╔══

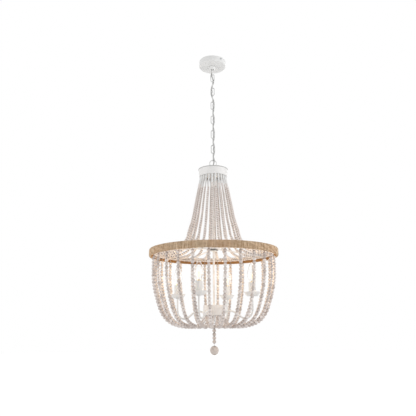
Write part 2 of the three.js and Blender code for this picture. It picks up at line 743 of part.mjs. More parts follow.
function addHub(fixture) {
  const outer = hubDiameter / 2;
  const rodHole = boreRadius(rodDiameter, gap);
  const bossEnd = hubCoverTopZ + gap;
  const cup = turned([
    [rodHole, hubTopZ], [outer, hubTopZ], [outer, hubBottomZ], [outer - hubWall, hubBottomZ],
    [outer - hubWall, hubTopZ - hubWall], [hubBossDiameter / 2, hubTopZ - hubWall],
    [hubBossDiameter / 2, bossEnd], [rodHole, bossEnd], [rodHole, hubTopZ],
  ], fineSides);
  const armHoles = Array.from({ length: lightCount }, (_, i) => {
    const hole = alongX(boreRadius(armDiameter, gap), outer - hubWall - overrun, outer + overrun, armRootZ);
    return turnedAbout(hole, lightPhase + (i * fullTurn) / lightCount - 90);
  });
  place('arm_hub', cut(cup, ...armHoles), whitePaint, fixture);
  const cover = tube(hubCoverDiameter / 2, rodHole, hubCoverZ, hubCoverTopZ, fineSides);
  place('hub_cover', cover, whitePaint, fixture);
}

// Arm: a thin tube that humps out of the hub, dips and rises to the light
function lightArm() {
  const start = hubDiameter / 2 + gap;
  const curve = new THREE.SplineCurve(armShares.map(([out, up]) => new THREE.Vector2(
    start + out * (lightRadius - start),
    armRootZ + up * armSag,
  )));
  const bent = curve.getSpacedPoints(armSteps).map((point) => new THREE.Vector3(point.x, 0, point.y));
  const tipZ = panFloorZ + gap + nippleReach;
  const points = [
    new THREE.Vector3(start - armRootReach, 0, armRootZ), ...bent, new THREE.Vector3(lightRadius, 0, tipZ),
  ];
  const arm = bar(points, points.map(() => armDiameter / 2), acrossY, wireSides);
  const rootFlange = alongX(armFlangeDiameter / 2, start, start + armFlangeThickness, armRootZ);
  const panFlange = rod(armFlangeDiameter / 2, panZ - gap - armFlangeThickness, panZ - gap);
  return joined(arm, rootFlange, panFlange.translate(lightRadius, 0, 0));
}

// Drip pan: a shallow saucer that flares from a flat floor
function dripPan() {
  const floor = panFloorDiameter / 2;
  const rim = panDiameter / 2;
  const hole = boreRadius(armDiameter, gap);
  const middle = (floor + rim) / 2;
  const middleRise = panDepth * panBendShare;
  return turned([
    [hole, 0], [floor, 0], [middle, middleRise], [rim, panDepth], [rim - panWall, panDepth],
    [middle - panWall / 2, middleRise + panWall], [floor - panWall / 2, panWall], [hole, panWall], [hole, 0],
  ], roundSides);
}

// Lamp socket: a tube that seats on the arm's end below and takes the lamp's base above
function lampSocket() {
  const nippleHole = boreRadius(armDiameter, gap);
  const baseHole = boreRadius(bulbBaseDiameter, gap);
  const boreFloor = socketHeight - socketBoreDepth;
  return turned([
    [nippleHole, 0], [socketDiameter / 2, 0], [socketDiameter / 2, socketHeight], [baseHole, socketHeight],
    [baseHole, boreFloor], [nippleHole, boreFloor], [nippleHole, 0],
  ], smallSides);
}

// Bulb: a screw base under a candle flame of clear glass
function candleBulb() {
  const base = bulbBaseDiameter / 2;
  const neck = bulbNeckDiameter / 2;
  const glass = bulbShares.map(([bulge, up]) => [
    neck + bulge * (bulge < 0 ? neck : bulbDiameter / 2 - neck), up * bulbGlassHeight,
  ]);
  return turned([
    [0, -bulbBaseLength], [base, -bulbBaseLength], [base, 0], ...glass, [0, bulbGlassHeight],
  ], bulbSides);
}

function addLights(fixture) {
  const seatZ = panFloorZ + gap;
  const sleeve = tube(sleeveDiameter / 2, sleeveDiameter / 2 - sleeveWall, 0, sleeveHeight, roundSides);
  for (let i = 0; i < lightCount; i += 1) {
    const arm = new THREE.Group();
    arm.rotation.z = (lightPhase + (i * fullTurn) / lightCount - 90) * radians;
    place(`arm_${i + 1}`, lightArm(), whitePaint, arm);
    const light = new THREE.Group();
    light.position.x = lightRadius;
    place(`drip_pan_${i + 1}`, dripPan(), whitePaint, light, panZ);
    place(`candle_sleeve_${i + 1}`, sleeve, whitePaint, light, seatZ);
    place(`lamp_socket_${i + 1}`, lampSocket(), whiteCeramic, light, seatZ);
    place(`bulb_${i + 1}`, candleBulb(), clearGlass, light, seatZ + sleeveHeight);
    arm.add(light);
    fixture.add(arm);
  }
}

// Eye under the hub: its flange holds the cover up and its ring carries the drop strand
const eyeCentreZ = eyeFlangeTopZ - eyeFlangeThickness - eyeShankLength - eyeDiameter / 2;
const dropLoopTopZ = eyeCentreZ - eyeDiameter / 2 + eyeWire + gap + dropLoopWire;

function addDrop(fixture) {
  const flangeBottom = eyeFlangeTopZ - eyeFlangeThickness;
  const stemRadius = rodDiameter / 2 - rodWall - eyeStemClearance;
  const shankEnd = eyeCentreZ + eyeDiameter / 2 - eyeWire / 2;
  const shank = turned([
    [0, shankEnd], [eyeShankDiameter / 2, shankEnd],
    [eyeShankDiameter / 2, flangeBottom], [eyeFlangeDiameter / 2, flangeBottom],
    [eyeFlangeDiameter / 2, eyeFlangeTopZ], [stemRadius, eyeFlangeTopZ],
    [stemRadius, eyeFlangeTopZ + eyeStemReach], [0, eyeFlangeTopZ + eyeStemReach],
  ], smallSides);
  const eye = standingRing(eyeDiameter, eyeWire, wireSides, eyeSteps).translate(0, 0, eyeCentreZ);
  place('bottom_eye', joined(shank, eye), whitePaint, fixture);

  const loopCentreZ = dropLoopTopZ - dropLoopDiameter / 2;
  const loop = standingRing(dropLoopDiameter, dropLoopWire, wireSides, eyeSteps);
  loop.rotateZ(Math.PI / 2).translate(0, 0, loopCentreZ);
  const beadsTopZ = loopCentreZ - dropLoopDiameter / 2;
  const ballTopZ = beadsTopZ - dropBeadCount * dropBeadPitch - dropTail;
  const wire = rod(dropWire / 2, ballTopZ - dropGrip, beadsTopZ + dropLoopWire / 2, wireSides);
  const beads = Array.from({ length: dropBeadCount }, (_, i) => {
    const bead = new THREE.SphereGeometry(dropBeadDiameter / 2, beadSides, beadRows).rotateX(Math.PI / 2);
    return bead.translate(0, 0, beadsTopZ - (i + 0.5) * dropBeadPitch);
  });
  place('drop_strand', joined(wire, loop, ...beads), washedWood, fixture);

  const ball = new THREE.SphereGeometry(ballDiameter / 2, roundSides, beadSides).rotateX(Math.PI / 2);
  const hole = rod(boreRadius(dropWire, gap), ballDiameter / 2 - dropGrip - gap, ballDiameter / 2 + overrun);
  place('drop_ball', cut(ball, hole), washedWood, fixture, ballTopZ - ballDiameter / 2);
}

function addFixture() {
  const fixture = new THREE.Group();
  addTop(fixture);
  addRing(fixture);
  addUpperStrands(fixture);
  addHub(fixture);
  addLowerStrands(fixture);
  addLights(fixture);
  addDrop(fixture);
  chandelier.add(fixture);
}

addCeilingPieces();
addChain();
addCord();
addFixture();

export default chandelier;
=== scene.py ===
import json
import math
import random

import bmesh
import bpy
from mathutils import Matrix, Vector

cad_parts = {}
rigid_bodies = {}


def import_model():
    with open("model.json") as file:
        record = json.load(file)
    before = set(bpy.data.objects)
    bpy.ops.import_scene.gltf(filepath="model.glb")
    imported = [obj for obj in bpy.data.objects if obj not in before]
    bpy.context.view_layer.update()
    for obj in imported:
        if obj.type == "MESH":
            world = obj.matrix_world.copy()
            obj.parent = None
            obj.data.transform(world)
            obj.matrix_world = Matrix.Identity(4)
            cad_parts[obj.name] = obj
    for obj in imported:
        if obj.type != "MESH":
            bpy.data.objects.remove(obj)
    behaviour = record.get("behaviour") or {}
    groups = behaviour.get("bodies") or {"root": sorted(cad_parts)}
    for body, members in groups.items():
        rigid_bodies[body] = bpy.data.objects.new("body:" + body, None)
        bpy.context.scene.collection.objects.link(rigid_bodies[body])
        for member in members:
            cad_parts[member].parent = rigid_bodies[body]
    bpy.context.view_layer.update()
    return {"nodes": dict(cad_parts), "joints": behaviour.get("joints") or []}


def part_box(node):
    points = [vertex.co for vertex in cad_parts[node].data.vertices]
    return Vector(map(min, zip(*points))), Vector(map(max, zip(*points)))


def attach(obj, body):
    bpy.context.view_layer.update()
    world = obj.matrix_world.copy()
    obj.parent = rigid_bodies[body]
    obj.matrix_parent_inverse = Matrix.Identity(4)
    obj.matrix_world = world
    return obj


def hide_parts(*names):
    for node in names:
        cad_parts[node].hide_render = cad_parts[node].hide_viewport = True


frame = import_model()
print("frame loaded:", len(frame["nodes"]), "nodes")

mm = 0.001
still = Matrix.Identity(4)
sideways = Matrix.Rotation(math.pi / 2, 4, "Y")
weldDistance = 0.002 * mm
scene = bpy.context.scene


# Camera at the photograph's height and angle
view = {"place": (0, -1.8727, -1.1286), "tilt": 109.9, "roll": -0.41, "lens": 40.5,
        "shift": (-0.012, -0.1279)}


def addCamera():
    lens = bpy.data.cameras.new("photoCamera")
    lens.lens = view["lens"]
    lens.shift_x, lens.shift_y = view["shift"]
    camera = bpy.data.objects.new("photoCamera", lens)
    camera.location = view["place"]
    tilted = Matrix.Rotation(math.radians(view["tilt"]), 3, "X")
    camera.rotation_euler = (tilted @ Matrix.Rotation(math.radians(view["roll"]), 3, "Z")).to_euler()
    scene.collection.objects.link(camera)
    scene.camera = camera


# Small helpers for shader nodes
def addNode(tree, kind, inputs=None, **settings):
    made = tree.nodes.new("ShaderNode" + kind)
    for setting, value in settings.items():
        setattr(made, setting, value)
    for socket, value in (inputs or {}).items():
        if isinstance(value, bpy.types.NodeSocket):
            tree.links.new(value, made.inputs[socket])
        else:
            made.inputs[socket].default_value = value
    return made


def tint(red, green, blue):  # a colour as it looks on screen, 0 to 255, made linear
    def linear(level):
        share = level / 255
        return share / 12.92 if share <= 0.04045 else ((share + 0.055) / 1.055) ** 2.4
    return (linear(red), linear(green), linear(blue), 1)


def scaled(tree, vector, scale):
    return addNode(tree, "Mapping", {"Vector": vector, "Scale": scale}).outputs["Vector"]


def objectPlace(tree, scale=(1, 1, 1)):
    return scaled(tree, addNode(tree, "TexCoord").outputs["Object"], scale)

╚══

• TO BE DONE
In the listing above, find the lines holding the word "record" and copy them.

• RESULT OF THE TASK
        record = json.load(file)
    behaviour = record.get("behaviour") or {}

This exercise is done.